Since the inception of public health concerns about potential harms should coronavirus (COVID-19) contamination be left unchecked, New York state and city officials have issued not less than seventeen orders dictating who may congregate where and for what purposes. Religious services fell among the most rigidly curtailed events.
Notwithstanding harms predicted to ensue from close unprotected contact with others, in June mass protests erupted across the United States.
Thousands gathered in New York without official objection. The governor counseled citizens to be “smart” by practicing social distancing. It has been reported that, apparently without further elaboration, the Mayor of New York opined that protesting racism presented a “different question” than did religious events, certain of which he had previously vociferously condemned.
On motion brought by religious leaders, the United States District Court for the Northern District of New York declined to find the public health orders to be “neutral laws of general applicability” presumed to be constitutionally sound even if such laws incidentally burden religion.

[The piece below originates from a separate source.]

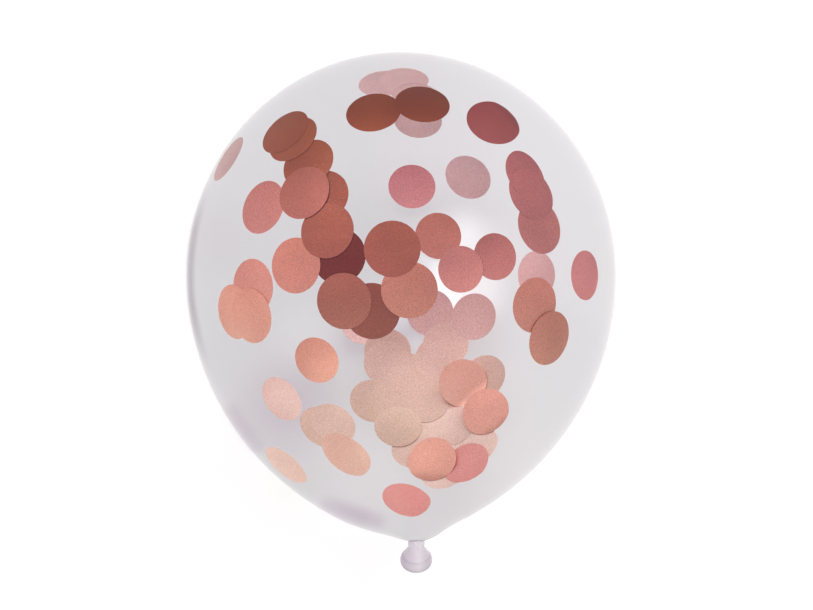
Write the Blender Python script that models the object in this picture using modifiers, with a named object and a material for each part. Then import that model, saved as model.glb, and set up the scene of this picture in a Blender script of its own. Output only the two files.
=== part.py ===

The state and local course of conduct created de facto exemptions specifically inhibiting the free exercise of religion, the court found. The court could not identify a compelling interest which would justify any distinction that would permit public gatherings for some purposes but not for religious purposes. Where irreparable harm could be presumed to flow from the prevention of religious free exercise rights, the court enjoined enforcement of any indoor restrictions greater than those imposed on non-essential entities and any outdoor restrictions. In both indoor and outdoor settings, social distancing precautions are to be employed.